Karen Grace-Martin says
Proc reg will definitely give you multicollinearity stats like VIF that proc mixed or proc glm won’t. You wouldn’t want to report the results of the proc reg for the analysis, but it’s fine to do for the multicollinearity tests.
Lauren M Ramsey says
Great! Thank you so much!!
Lauren
Paul says
This is an excellent explanation of multicollinearity – thanks so much.
Asaf says
Are the two problems of multicollinearity independent of each other?

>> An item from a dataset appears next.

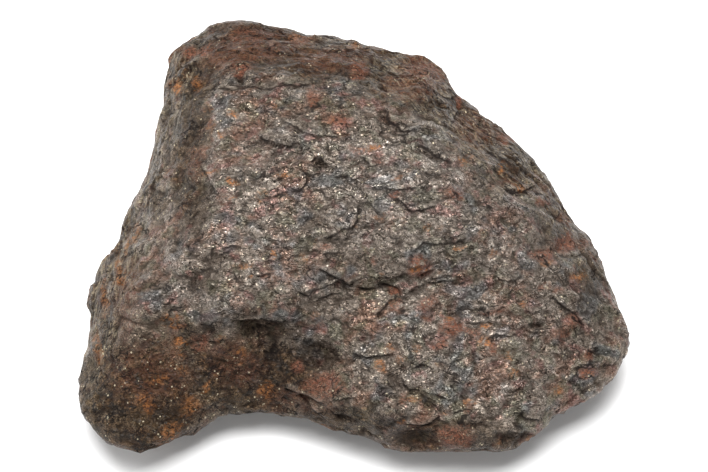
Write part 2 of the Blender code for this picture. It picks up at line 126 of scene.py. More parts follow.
# ---------------------------------------------------------------- relief, in the drawing
# Ledges: height in mm, how far the raised side runs back in units, and the line of the drop. Going
# along the line, the raised side is on the left hand.
LEDGES = [
    (0.50, 16, [(257, 134), (265, 138), (272, 141), (279, 145), (288, 147), (299, 141)]),
    (0.20, 6, [(267, 143), (275, 149), (281, 151), (288, 152)]),
    (0.32, 12, [(276, 120), (286, 124), (295, 128), (304, 133), (312, 136), (322, 135), (333, 137), (346, 138)]),
    (0.30, 10, [(310, 163), (314, 159), (318, 157), (325, 158), (330, 166), (337, 168), (347, 165)]),
    (0.38, 12, [(286, 188), (297, 190), (304, 187), (306, 180), (303, 174), (296, 171)]),
    (0.16, 6, [(292, 167), (295, 165), (299, 161)]),
    (0.20, 8, [(337, 212), (330, 203), (323, 194), (316, 192), (308, 198)]),
    (0.34, 14, [(314, 241), (327, 238), (337, 235), (343, 230), (350, 228), (355, 221), (358, 211), (356, 203)]),
    (0.20, 8, [(359, 202), (366, 202), (372, 204), (378, 211), (385, 213)]),
    (0.50, 14, [(382, 104), (388, 118), (399, 125), (409, 131), (417, 135)]),
    (0.42, 12, [(415, 144), (426, 148), (431, 152), (438, 157), (447, 161), (457, 165)]),
    (0.28, 9, [(378, 138), (381, 131), (384, 127), (380, 121), (374, 117)]),
    (0.30, 8, [(360, 157), (365, 160), (370, 165), (378, 166)]),
    (0.28, 10, [(334, 177), (343, 175), (351, 177), (359, 182)]),
    (0.28, 9, [(370, 187), (375, 188), (380, 189), (386, 187), (397, 188), (409, 188), (419, 190), (424, 188), (428, 185)]),
    (0.14, 6, [(408, 192), (414, 194), (422, 193)]),
    (0.30, 10, [(418, 171), (424, 173), (431, 174), (443, 175)]),
    (0.20, 7, [(437, 186), (444, 188), (449, 186)]),
    (0.42, 10, [(394, 197), (402, 201), (409, 208), (419, 210), (430, 208), (438, 203)]),
    (0.16, 6, [(408, 202), (414, 203), (421, 202), (428, 201)]),
    (0.32, 11, [(410, 251), (417, 247), (423, 242), (432, 243), (446, 242), (460, 241), (472, 237)]),
    (0.18, 8, [(437, 251), (447, 251), (452, 255), (462, 255), (468, 256)]),
    (0.18, 7, [(424, 273), (428, 271), (434, 270)]),
    (0.24, 8, [(429, 284), (436, 282), (442, 280), (448, 281), (456, 278)]),
    (0.18, 6, [(430, 278), (437, 277), (446, 275), (453, 276)]),
    (0.40, 12, [(318, 267), (332, 274), (340, 278), (346, 283), (350, 288)]),
    (0.24, 10, [(350, 287), (362, 288), (375, 288), (385, 285), (395, 287), (399, 291), (402, 297), (407, 294), (412, 289), (420, 285), (428, 282)]),
    (0.26, 9, [(303, 291), (310, 289), (318, 288), (325, 286), (332, 283), (341, 279)]),
    (0.18, 7, [(313, 303), (318, 298), (324, 296), (334, 294), (342, 292)]),
    (0.16, 6, [(297, 246), (303, 247), (309, 245)]),
    (0.24, 8, [(296, 250), (308, 251), (316, 250), (322, 252)]),
    (0.22, 8, [(322, 256), (327, 254), (333, 252), (340, 250)]),
    (0.22, 6, [(282, 245), (287, 247), (291, 249)]),
    (0.24, 7, [(291, 253), (296, 255), (303, 256)]),
    (0.20, 8, [(264, 259), (272, 261), (280, 264)]),
    (0.20, 8, [(256, 276), (262, 275), (270, 273)]),
    (0.28, 10, [(207, 259), (210, 255), (214, 250), (219, 247)]),
    (0.18, 8, [(223, 249), (229, 246), (239, 245), (246, 248)]),
    (0.14, 6, [(238, 213), (242, 209), (245, 206)]),
    (0.12, 6, [(275, 211), (279, 215), (282, 222)]),
    (0.16, 7, [(268, 236), (274, 238), (284, 239)]),
    (0.35, 12, [(503, 186), (510, 188), (518, 190), (528, 188), (536, 185)]),
    (0.18, 7, [(498, 216), (504, 217), (511, 219)]),
    (0.14, 6, [(504, 221), (512, 222), (520, 221), (531, 223)]),
    (0.24, 10, [(494, 274), (499, 278), (507, 282), (514, 281), (523, 275)]),
    (0.16, 7, [(514, 270), (521, 267), (530, 261)]),
    (0.18, 8, [(559, 252), (567, 255), (576, 255), (583, 252)]),
    (0.16, 8, [(537, 250), (547, 248), (560, 250)]),
    (0.16, 7, [(553, 268), (559, 264), (562, 259)]),
    (0.30, 12, [(236, 323), (262, 319), (292, 318)]),
    (0.32, 12, [(284, 384), (300, 391), (315, 397), (327, 400)]),
    (0.25, 9, [(330, 401), (345, 398), (359, 396)]),
    (0.25, 8, [(304, 404), (322, 412)]),
    (0.55, 12, [(551, 291), (556, 298), (560, 302), (566, 308), (572, 311), (578, 316), (582, 321), (585, 329)]),
    (0.20, 8, [(573, 311), (582, 311), (591, 310)]),
    (0.13, 9, [(580, 331), (588, 334), (598, 333), (607, 337), (614, 343)]),
    (0.15, 9, [(590, 349), (599, 346), (607, 350), (614, 352)]),
    (0.17, 8, [(572, 372), (578, 367), (585, 367), (592, 362), (599, 360)]),
    (0.30, 10, [(526, 331), (532, 332), (540, 332), (549, 330)]),
    (0.16, 7, [(525, 310), (536, 311), (550, 310)]),
    (0.18, 7, [(517, 330), (521, 326), (527, 323), (531, 321)]),
    (0.26, 9, [(483, 340), (490, 337), (499, 335), (510, 337), (518, 333)]),
    (0.20, 8, [(461, 320), (470, 321), (480, 323), (489, 323), (497, 319)]),
    (0.20, 7, [(484, 314), (495, 311), (508, 308)]),
    (0.14, 6, [(515, 369), (519, 371), (526, 376)]),
    (0.14, 6, [(549, 353), (554, 354), (560, 355)]),
    (0.16, 7, [(556, 369), (562, 367), (569, 365)]),
    (0.16, 7, [(567, 380), (573, 377), (580, 374)]),
    (0.35, 12, [(349, 351), (372, 356), (397, 354)]),
    (0.28, 8, [(374, 319), (381, 310), (389, 303), (398, 297)]),
    (0.16, 6, [(409, 340), (416, 340), (422, 344)]),
    (0.24, 6, [(405, 357), (409, 356), (413, 353)]),
    (0.34, 10, [(408, 372), (413, 368), (421, 364), (427, 365), (432, 368), (437, 371)]),
    (0.26, 10, [(400, 376), (404, 381), (408, 386), (412, 389), (420, 391), (427, 394), (435, 394), (441, 396), (446, 399), (454, 401)]),
    (0.16, 6, [(421, 393), (424, 397), (431, 398)]),
    (0.14, 6, [(429, 383), (435, 385), (442, 386)]),
    (0.18, 7, [(429, 400), (434, 403), (440, 408)]),
    (0.16, 7, [(451, 352), (461, 354), (469, 352), (476, 351)]),
    (0.18, 7, [(437, 362), (446, 364), (454, 361), (461, 359)]),
    (0.16, 6, [(410, 302), (415, 303), (421, 306)]),
    (0.18, 6, [(429, 309), (435, 308), (441, 306)]),
    (0.45, 12, [(404, 424), (420, 426), (432, 421), (441, 416)]),
    (0.40, 10, [(518, 411), (526, 418), (541, 420)]),
    (0.30, 9, [(214, 89), (240, 85), (275, 85), (322, 81)]),
    (0.20, 8, [(241, 103), (249, 107), (254, 112), (262, 114)]),
    (0.18, 7, [(258, 118), (266, 123), (272, 126)]),
    (0.20, 8, [(449, 128), (452, 121), (455, 113), (461, 109)]),
    (0.07, 6, [(172, 80), (171, 105), (166, 130), (160, 155), (153, 180), (145, 205)]),
    (0.08, 7, [(178, 110), (175, 135), (168, 160), (161, 185)]),
    (0.07, 6, [(141, 198), (132, 225), (122, 248), (112, 262)]),
    (0.08, 7, [(158, 180), (149, 207), (139, 235), (128, 258), (118, 275)]),
    (0.08, 6, [(184, 170), (176, 195), (166, 218), (156, 240)]),
    (0.08, 6, [(113, 268), (106, 290), (101, 315)]),
    (0.26, 9, [(199, 165), (206, 174), (214, 186), (222, 200)]),
    (0.22, 8, [(222, 76), (232, 81), (244, 84), (254, 80)]),
    (0.20, 7, [(178, 66), (187, 68), (198, 64), (206, 58)]),
    (0.18, 7, [(212, 36), (221, 38), (230, 35)]),
    (0.16, 7, [(262, 40), (276, 44), (290, 43), (304, 46)]),
    (0.20, 8, [(322, 48), (336, 52), (350, 50), (362, 55)]),
    (0.18, 8, [(378, 62), (390, 70), (402, 74), (416, 72)]),
    (0.20, 8, [(428, 84), (440, 92), (450, 98), (458, 96)]),
    (0.18, 8, [(470, 118), (480, 126), (490, 134), (500, 136)]),
    (0.20, 8, [(478, 144), (492, 152), (504, 160), (512, 168)]),
]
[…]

In other words, can multicollinearity cause predictor coefficient estimates to be unstable to changes in the sample, yet still come out significant (little variance inflation)?
Thanks!
Karen Grace-Martin says
They’re not independent of each other. It is literally the instability (measured by high standard errors) that will lead to a low t-statistic for that variable (and a corresponding high p-value).
That said, because “signficance” is based on an arbitrary cutoff, it IS possible that the variance inflation isn’t SO big that it leads to a high enough p-value to no longer be significant. So yes, it’s possible to have some multicollinearity and some variance inflation, and yet still have a reasonably stable estimate.
Jerry says
Can you calculate an “index variable” (or a similar term, depending on what field you’re in) which combines the effects of X1 and X2 into one variable? For example if X1 is ‘smoking’ and X2 is ‘air pollution’, you could make a variable called “air quality” which is a composite of smoking and air pollution. It could be, for example, number of cigarettes smoked daily plus the proportion of days of the year that have high ozone levels. (You would compute this before throwing it into a regression model, of course).
Karen Grace-Martin says
Hi Jerry,
Yes, you absolutely can. An index variable doesn’t always make sense, but if it does, it’s a great solution. If you have more than two or three variables, you can use tools like Principal Component Analysis to do it.
Víctor López Juan says
Can the circles be given a mathematical meaning? For instance, in which space/set do these circles live?
Or should I just think of these diagrams as “just” a cool visual aid?
Karen Grace-Martin says
Hi Victor,
They are the variances of each variable.